No entanto, a idade dá-nos clareza. Eu própria não tinha noção do quanto fui ignorada e mal tratada durante todo aquele tempo. Essencialmente se a minha avó não pudesse estar comigo porque estava a trabalhar, estava sozinha com a minha bisavó que passava os seus dias no sofá. Não havia mais ninguém. A minha mãe estava demasiado ocupada a dormir, ou a trabalhar ou a sair com quem ela achava relevante (gajos).
Agradeço à minha avó tudo o que ela fez por mim. Foi ela que me criou, transmitiu valores, me ouviu, me deu educação, mas sinceramente que vos diga, nada nem ninguém substitui o papel dos pais, nem que sejam adoptivos ou do mesmo sexo. Têm de ser pais. Porque avó é a avó, pais é uma coisa completamente diferente.
É a maior lacuna da minha vida, e nunca poderá ser colmatada.

5 comentários:

CM disse...

Um beijinho enorme, Bomboca! parabéns pelo post (cotagem, muita coragem!!) e pela pessoa que és...
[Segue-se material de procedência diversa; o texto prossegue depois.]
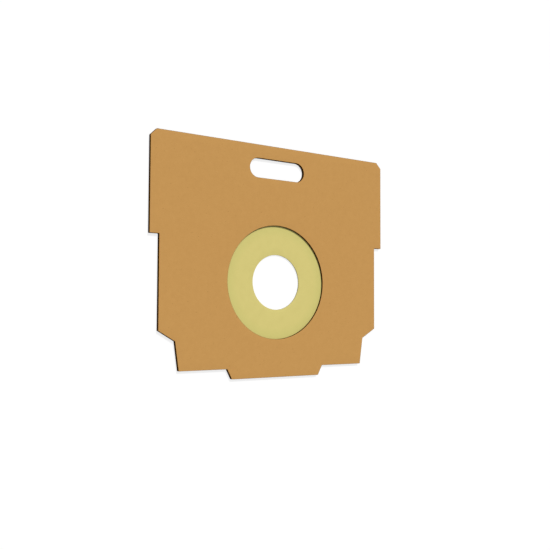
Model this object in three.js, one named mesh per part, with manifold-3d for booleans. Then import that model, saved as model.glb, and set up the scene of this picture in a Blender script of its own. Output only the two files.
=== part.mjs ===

Karina sem acento disse...

Nem sei o que diga, deve ter sido de facto bastante difícil para ti teres crescido sem ter essa presença paternal/maternal. Mas a vida segue em frente, não é verdade? Beijinhos*

Filomena Silva disse...

Ui... tou sem palavras. Apesar de ser uma história de vida dura adorei ler, pois encontrei uma mulher forte e corajosa.

Rosa Cueca disse...

Passei por algo semelhante e revejo-me no que dizes, porque realmente a forma como crescemos molda muito o ser humano em que nos tornamos.
De qualquer forma, sou uma pessoa muito mais equilibrada e forte hoje, porque sempre me virei sozinha e cultivei o "já sei o que está errado, estes erros não vou cometer". Irei fazer outros, claro, mas é como dizes, podia ter saído bem pior ;)
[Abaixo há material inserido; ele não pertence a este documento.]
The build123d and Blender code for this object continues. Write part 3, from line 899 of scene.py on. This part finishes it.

Lisbon was a Woman disse...

Meu Deus, revejo-me tanto nas tuas palavras. Incrivelmente (ou infelizmente não) vivi uma infância basicamente análoga à tua. Encontrei o teu blog por acaso e continuei a ler sem saber nada da tua história de vida. Só depois de ler bastantes posts fui vendo ponto a ponto as infelizes coincidências até nos pormenores(mãe bipolar, criada pela avó etc). Já agora,espero que não leves a mal que te trate por tu mas no fundo sinto que naquilo que é importante e infelizmente doloroso nos conhecemos bem. Deixo-te um abraço forte.